**GIVEN EXERCISE**
Only the lines from the line holding "# +Z up, the" to the last line should be output, each exactly as given.

**DATA PROVIDED**

§ §

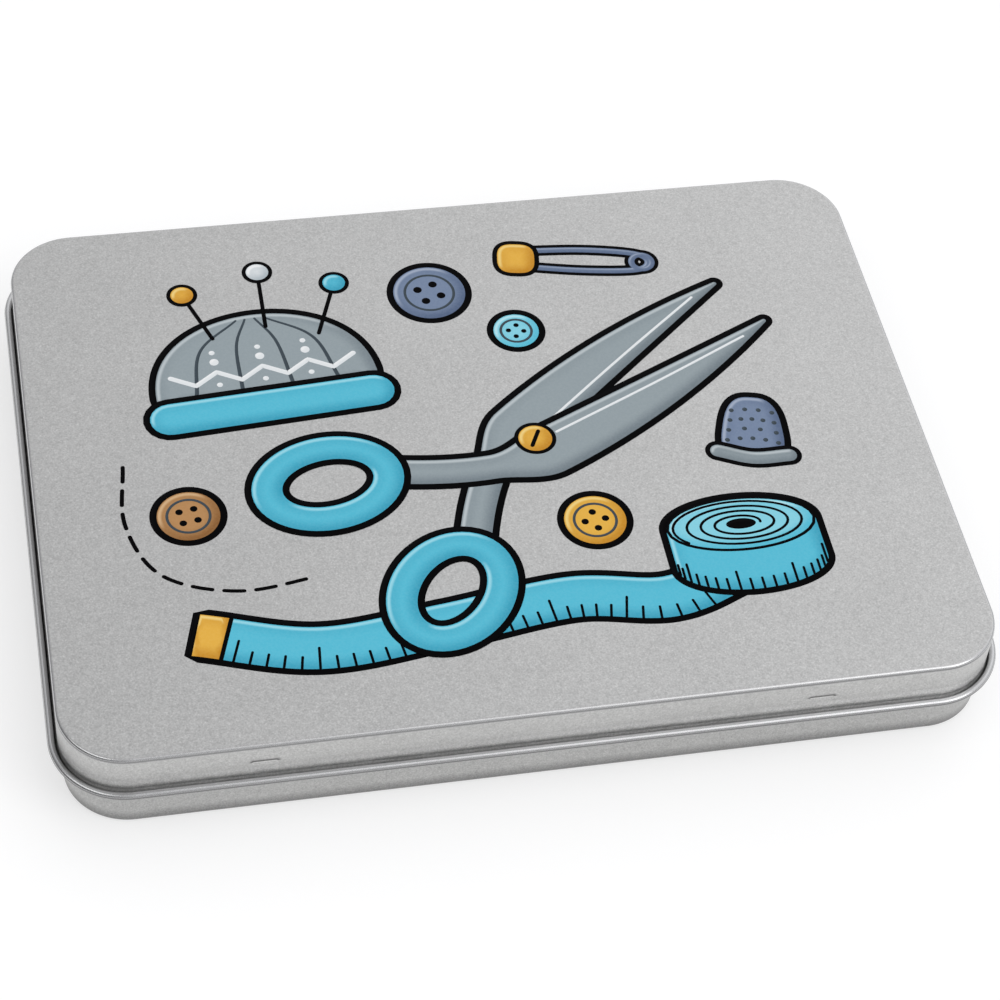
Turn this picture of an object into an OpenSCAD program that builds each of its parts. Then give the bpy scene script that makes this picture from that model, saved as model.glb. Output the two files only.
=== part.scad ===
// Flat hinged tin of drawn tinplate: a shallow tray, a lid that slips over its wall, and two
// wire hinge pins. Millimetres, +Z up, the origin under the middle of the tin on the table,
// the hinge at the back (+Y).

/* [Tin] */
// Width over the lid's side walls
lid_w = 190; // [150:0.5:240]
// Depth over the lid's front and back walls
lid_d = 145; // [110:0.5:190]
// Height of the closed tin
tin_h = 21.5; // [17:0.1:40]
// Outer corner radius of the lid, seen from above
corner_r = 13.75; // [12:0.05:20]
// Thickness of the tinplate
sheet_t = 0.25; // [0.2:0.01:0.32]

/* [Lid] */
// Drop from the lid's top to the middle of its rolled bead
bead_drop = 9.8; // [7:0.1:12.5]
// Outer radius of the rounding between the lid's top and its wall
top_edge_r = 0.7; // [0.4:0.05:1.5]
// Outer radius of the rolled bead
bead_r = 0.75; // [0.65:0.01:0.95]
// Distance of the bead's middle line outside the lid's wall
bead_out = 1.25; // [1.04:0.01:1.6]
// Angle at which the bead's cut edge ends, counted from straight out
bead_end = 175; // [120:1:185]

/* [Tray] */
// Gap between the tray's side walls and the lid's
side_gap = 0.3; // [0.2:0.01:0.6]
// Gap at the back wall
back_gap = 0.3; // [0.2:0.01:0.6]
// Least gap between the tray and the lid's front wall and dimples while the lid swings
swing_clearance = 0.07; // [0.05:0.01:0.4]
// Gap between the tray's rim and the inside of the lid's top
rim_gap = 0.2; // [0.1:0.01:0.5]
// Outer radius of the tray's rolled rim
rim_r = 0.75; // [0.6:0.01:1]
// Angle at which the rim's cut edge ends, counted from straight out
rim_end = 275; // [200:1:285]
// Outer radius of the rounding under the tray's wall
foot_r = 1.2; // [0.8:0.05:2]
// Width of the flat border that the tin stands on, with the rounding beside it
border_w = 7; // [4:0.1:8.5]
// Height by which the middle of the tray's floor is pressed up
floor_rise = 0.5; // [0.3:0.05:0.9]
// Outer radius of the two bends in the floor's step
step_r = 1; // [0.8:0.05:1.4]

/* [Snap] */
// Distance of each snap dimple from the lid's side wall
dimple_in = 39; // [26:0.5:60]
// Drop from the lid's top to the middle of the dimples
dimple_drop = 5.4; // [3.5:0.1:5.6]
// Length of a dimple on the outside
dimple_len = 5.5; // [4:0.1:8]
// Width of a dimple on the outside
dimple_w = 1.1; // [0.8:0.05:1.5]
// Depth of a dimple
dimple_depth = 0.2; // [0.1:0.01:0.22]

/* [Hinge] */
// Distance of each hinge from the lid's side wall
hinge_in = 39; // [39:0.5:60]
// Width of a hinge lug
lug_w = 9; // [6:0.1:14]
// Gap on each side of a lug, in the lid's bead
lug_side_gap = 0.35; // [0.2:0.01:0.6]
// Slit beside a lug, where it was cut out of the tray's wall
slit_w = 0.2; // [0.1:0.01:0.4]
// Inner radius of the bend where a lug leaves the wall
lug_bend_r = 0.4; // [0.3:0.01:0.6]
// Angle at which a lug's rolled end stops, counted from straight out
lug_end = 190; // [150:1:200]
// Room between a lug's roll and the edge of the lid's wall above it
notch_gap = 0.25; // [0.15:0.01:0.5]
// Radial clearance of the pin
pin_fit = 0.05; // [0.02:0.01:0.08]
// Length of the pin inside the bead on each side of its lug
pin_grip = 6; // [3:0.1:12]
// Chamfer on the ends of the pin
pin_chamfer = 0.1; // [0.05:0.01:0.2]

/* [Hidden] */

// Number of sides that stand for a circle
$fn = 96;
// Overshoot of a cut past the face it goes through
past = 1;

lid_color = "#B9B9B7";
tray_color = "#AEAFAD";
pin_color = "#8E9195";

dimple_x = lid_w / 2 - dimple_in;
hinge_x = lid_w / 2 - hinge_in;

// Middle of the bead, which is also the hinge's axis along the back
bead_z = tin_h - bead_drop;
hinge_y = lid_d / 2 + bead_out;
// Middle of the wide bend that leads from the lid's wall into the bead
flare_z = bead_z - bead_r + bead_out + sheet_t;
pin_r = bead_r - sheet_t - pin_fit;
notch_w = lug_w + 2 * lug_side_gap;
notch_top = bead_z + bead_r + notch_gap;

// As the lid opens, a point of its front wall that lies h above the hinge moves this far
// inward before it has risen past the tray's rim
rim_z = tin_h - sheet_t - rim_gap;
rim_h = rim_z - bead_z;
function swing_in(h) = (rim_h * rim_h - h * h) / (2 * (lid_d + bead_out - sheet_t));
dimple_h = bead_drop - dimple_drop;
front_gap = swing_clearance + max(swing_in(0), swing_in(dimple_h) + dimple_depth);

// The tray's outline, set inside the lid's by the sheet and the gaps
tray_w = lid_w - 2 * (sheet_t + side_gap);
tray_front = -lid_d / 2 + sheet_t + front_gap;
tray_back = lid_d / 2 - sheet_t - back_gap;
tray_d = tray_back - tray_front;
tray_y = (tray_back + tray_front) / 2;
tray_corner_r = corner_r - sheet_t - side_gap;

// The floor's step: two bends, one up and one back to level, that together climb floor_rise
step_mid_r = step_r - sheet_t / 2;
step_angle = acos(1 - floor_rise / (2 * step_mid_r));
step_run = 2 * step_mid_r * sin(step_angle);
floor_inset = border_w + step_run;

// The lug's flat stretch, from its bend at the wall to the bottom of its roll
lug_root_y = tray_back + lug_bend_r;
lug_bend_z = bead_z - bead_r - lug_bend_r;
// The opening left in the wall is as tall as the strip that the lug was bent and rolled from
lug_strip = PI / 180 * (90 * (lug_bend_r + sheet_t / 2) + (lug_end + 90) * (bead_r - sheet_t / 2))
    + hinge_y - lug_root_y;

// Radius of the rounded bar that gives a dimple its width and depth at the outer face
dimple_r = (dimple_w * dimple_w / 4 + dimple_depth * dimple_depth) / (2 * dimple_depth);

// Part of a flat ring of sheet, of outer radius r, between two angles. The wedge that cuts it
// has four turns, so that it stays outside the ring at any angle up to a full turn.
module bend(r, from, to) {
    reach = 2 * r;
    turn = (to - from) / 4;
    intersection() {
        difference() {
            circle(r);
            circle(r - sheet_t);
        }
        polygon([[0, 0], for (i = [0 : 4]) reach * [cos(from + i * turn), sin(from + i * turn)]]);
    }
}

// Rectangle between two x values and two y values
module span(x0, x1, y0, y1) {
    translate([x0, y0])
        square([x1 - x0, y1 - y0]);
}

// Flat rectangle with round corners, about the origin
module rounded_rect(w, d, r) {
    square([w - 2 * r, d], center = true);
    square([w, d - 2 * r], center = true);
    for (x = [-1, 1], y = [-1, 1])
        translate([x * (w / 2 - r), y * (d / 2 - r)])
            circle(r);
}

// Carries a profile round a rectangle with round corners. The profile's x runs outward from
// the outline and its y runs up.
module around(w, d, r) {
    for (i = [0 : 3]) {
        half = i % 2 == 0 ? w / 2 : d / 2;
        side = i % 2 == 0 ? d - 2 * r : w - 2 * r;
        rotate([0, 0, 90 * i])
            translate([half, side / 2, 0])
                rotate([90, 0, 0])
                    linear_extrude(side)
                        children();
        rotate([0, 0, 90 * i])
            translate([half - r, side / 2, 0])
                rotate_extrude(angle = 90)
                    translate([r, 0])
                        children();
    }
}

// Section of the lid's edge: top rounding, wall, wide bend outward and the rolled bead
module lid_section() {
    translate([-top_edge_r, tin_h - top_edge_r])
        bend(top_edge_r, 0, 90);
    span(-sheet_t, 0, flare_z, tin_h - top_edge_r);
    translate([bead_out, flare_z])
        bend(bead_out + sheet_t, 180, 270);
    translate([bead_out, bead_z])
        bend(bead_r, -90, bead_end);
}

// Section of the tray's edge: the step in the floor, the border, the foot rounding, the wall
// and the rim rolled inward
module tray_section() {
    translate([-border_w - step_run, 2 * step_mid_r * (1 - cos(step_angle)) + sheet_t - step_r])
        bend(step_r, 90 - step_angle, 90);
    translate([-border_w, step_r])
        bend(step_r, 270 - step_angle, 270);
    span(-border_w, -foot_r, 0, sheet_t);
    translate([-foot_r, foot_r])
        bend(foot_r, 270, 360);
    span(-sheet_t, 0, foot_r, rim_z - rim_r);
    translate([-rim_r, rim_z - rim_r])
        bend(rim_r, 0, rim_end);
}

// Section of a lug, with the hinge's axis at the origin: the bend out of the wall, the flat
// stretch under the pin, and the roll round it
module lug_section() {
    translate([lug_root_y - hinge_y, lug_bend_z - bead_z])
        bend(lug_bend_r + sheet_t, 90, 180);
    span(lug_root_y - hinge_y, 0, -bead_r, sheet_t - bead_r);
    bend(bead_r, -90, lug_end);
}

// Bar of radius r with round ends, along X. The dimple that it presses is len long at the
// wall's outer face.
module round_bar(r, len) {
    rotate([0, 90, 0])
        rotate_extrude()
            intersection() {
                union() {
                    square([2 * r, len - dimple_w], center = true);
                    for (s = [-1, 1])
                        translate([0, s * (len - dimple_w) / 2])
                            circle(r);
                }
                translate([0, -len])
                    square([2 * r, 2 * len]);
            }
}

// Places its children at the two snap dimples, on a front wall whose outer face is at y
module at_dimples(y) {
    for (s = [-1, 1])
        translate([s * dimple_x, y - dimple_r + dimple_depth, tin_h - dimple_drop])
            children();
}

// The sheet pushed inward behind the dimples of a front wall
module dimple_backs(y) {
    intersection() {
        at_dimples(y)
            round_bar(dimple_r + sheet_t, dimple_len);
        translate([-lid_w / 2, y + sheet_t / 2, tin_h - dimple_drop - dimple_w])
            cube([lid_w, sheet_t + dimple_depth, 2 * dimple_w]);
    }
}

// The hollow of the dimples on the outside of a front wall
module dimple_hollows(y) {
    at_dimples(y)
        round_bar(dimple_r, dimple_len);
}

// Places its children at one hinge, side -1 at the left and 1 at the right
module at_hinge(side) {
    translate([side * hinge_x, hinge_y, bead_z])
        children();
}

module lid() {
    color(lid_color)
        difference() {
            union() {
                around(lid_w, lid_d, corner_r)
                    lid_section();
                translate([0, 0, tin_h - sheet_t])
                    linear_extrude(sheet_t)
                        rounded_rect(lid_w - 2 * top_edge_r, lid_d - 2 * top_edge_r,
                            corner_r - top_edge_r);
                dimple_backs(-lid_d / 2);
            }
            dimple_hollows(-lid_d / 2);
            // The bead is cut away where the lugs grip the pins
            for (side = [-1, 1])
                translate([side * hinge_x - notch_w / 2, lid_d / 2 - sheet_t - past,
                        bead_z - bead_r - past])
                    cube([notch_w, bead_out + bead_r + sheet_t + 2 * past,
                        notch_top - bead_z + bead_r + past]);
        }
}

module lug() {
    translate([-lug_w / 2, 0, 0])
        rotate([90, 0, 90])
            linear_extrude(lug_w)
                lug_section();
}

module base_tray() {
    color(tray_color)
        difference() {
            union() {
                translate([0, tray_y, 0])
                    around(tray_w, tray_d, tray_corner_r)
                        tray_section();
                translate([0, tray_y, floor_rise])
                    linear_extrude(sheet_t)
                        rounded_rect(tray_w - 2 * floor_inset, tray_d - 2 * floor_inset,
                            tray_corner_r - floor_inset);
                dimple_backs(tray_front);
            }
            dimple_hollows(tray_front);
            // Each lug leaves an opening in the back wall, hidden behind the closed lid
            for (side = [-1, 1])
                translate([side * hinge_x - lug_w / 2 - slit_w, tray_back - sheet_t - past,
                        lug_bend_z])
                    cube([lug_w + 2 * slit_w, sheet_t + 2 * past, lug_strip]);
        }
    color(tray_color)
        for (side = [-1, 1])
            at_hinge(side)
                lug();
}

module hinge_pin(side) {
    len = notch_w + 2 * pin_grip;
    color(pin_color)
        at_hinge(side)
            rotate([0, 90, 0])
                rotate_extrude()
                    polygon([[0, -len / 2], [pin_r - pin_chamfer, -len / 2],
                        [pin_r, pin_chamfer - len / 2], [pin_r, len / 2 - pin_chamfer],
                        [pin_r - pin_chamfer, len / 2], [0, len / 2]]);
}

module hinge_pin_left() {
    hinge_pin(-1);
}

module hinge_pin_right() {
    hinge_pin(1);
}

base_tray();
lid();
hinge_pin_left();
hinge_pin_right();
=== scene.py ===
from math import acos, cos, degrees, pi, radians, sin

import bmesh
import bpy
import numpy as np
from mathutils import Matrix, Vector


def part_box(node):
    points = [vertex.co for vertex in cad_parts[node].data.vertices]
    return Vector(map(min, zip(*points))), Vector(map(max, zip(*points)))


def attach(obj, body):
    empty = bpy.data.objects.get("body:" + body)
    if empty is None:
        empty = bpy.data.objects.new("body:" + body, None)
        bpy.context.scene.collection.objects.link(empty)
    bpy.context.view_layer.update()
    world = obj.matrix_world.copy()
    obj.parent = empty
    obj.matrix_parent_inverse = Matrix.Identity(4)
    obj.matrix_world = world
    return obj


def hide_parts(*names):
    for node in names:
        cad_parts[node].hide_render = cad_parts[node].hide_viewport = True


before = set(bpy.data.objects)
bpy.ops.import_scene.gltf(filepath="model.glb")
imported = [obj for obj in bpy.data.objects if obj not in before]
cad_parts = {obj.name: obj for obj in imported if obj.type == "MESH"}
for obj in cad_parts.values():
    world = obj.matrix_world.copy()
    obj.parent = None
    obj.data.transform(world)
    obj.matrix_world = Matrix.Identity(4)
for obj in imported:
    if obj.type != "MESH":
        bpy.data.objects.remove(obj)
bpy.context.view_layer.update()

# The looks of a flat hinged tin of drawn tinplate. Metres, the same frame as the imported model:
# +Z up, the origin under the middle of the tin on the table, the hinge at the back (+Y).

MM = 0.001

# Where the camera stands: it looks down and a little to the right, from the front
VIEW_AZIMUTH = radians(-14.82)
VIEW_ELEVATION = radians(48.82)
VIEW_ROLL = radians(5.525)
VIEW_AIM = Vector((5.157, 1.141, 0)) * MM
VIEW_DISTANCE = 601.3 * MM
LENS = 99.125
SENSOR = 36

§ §

**WRITTEN REPLY**
# +Z up, the origin under the middle of the tin on the table, the hinge at the back (+Y).

MM = 0.001

# Where the camera stands: it looks down and a little to the right, from the front
VIEW_AZIMUTH = radians(-14.82)
VIEW_ELEVATION = radians(48.82)
VIEW_ROLL = radians(5.525)
VIEW_AIM = Vector((5.157, 1.141, 0)) * MM
VIEW_DISTANCE = 601.3 * MM
LENS = 99.125
SENSOR = 36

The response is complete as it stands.